Description of problem: If one node in 3-nodes cluster suffers network outage it gets fenced after certain period. When the fencing is some "softer" method (i.e. scsi_fence, not power fence) the node can request rejoin as soon as the outage is over. When this happens, it gets rejected. Up to this point everything works as expected. But seconds the reject happens the remaining two healthy nodes start filling up the console with kernel BUGs and both have dlm_send process eating 100% of CPU power. The only way out is machine reset (i.e. whole cluster restart).
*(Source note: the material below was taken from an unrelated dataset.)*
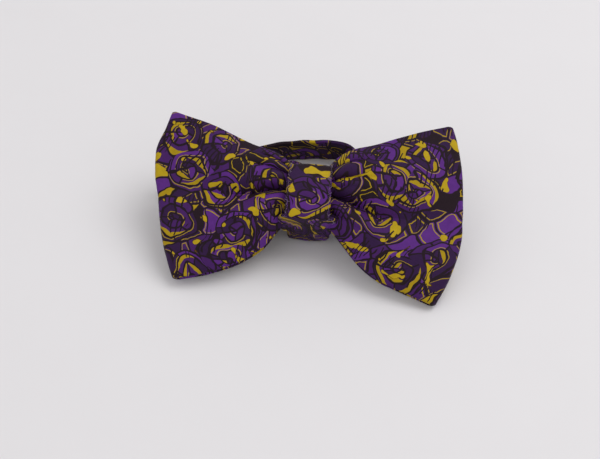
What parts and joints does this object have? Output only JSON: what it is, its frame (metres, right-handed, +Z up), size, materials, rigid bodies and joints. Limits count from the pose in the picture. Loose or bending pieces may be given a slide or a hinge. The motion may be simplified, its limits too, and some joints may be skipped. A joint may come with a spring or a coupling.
{
  "type": "bow tie",
  "caption": "Pre-tied bow tie with two folded wings, a wrapped knot and an adjustable neck strap coiled behind it, closed by a hook and an eye",
  "frame": {"origin": "Middle of the footprint of the whole object, at the height of the surface it stands on", "axes": "+X along the bow towards the right wing, +Y away from the bow's face towards the coiled strap, +Z up"},
  "size_m": [0.1216, 0.0736, 0.0406],
  "materials": {
    "printed_cloth": "purple cloth printed with mustard and black flower outlines",
    "stiffening": "plain off-white stiffening",
    "thread": "dark sewing thread",
    "metal": "nickel-plated wire and strip"
  },
  "bodies": {
    "strap": {"neck_strap": "printed_cloth", "strap_interlining": "stiffening", "eye_fold_stitches": "thread"},
    "bow": {"bow_waist": "printed_cloth", "waist_thread": "thread", "knot_wrap": "printed_cloth", "knot_wrap_interlining": "stiffening", "knot_back_stitches": "thread"},
    "left_wing": {"left_wing_fabric": "printed_cloth", "left_wing_interlining": "stiffening", "left_wing_facing": "printed_cloth"},
    "right_wing": {"right_wing_fabric": "printed_cloth", "right_wing_interlining": "stiffening", "right_wing_facing": "printed_cloth"},
    "slider": {"strap_slider": "metal"},
    "hook": {"hook": "metal"},
    "eye": {"eye_loop": "metal"}
  },
  "joints": [
    {"name": "bow_slide", "type": "slide", "parent": "strap", "child": "bow", "axis": [1, 0, 0], "range_m": [-0.012, 0.001]},
    {"name": "left_wing_flex", "type": "hinge", "parent": "bow", "child": "left_wing", "pos_m": [-0.00851, -0.00559, 0.02802], "axis": [0, 0.866, 0.5], "range_deg": [-3, 30], "stiffness_Nm_per_rad": 0.05},
    {"name": "right_wing_flex", "type": "hinge", "parent": "bow", "child": "right_wing", "pos_m": [0.00969, -0.00559, 0.02802], "axis": [0, -0.866, -0.5], "range_deg": [-3, 30], "stiffness_Nm_per_rad": 0.05},
    {"name": "slider_slide", "type": "slide", "parent": "strap", "child": "slider", "axis": [-0.9397, -0.3419, 0.009], "range_m": [-0.006, 0.006]},
    {"name": "hook_swing", "type": "hinge", "parent": "strap", "child": "hook", "pos_m": [-0.0505, 0.02152, 0.00798], "axis": [0, 0.0262, 0.9997], "range_deg": [-60, 60]},
    {"name": "eye_swing", "type": "hinge", "parent": "strap", "child": "eye", "pos_m": [-0.02796, 0.01296, 0.00821], "axis": [0, 0.0262, 0.9997], "range_deg": [-50, 50]}
  ]
}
Version-Release number of selected component (if applicable): cman-2.0.115-6.el5 openais-0.80.6-8.el5 kernel-2.6.18-164.el5 Linux a2 2.6.18-164.el5 #1 SMP Tue Aug 18 15:54:55 EDT 2009 ia64 ia64 ia64 GNU/Linux How reproducible: 100% Steps to Reproduce: 1. Form a scsi_fence configured 3-node cluster 2. log in to one of the nodes and disable outgoing traffic (iptables -I OUTPUT -j DROP) 3. wait until the node get's fenced and cluster operations resume in 2-node mode 4. restore network connectivity (iptables -D OUTPUT 1) 5. affected node is rejected and all others end up with dlm_send hang and console messages Actual results: cluster hang Expected results: rejected node is kicked, other 2 continue as if the rejoin request never happened. Additional info: see attachments. nodes are a1, a2, a3. The affected node was a3.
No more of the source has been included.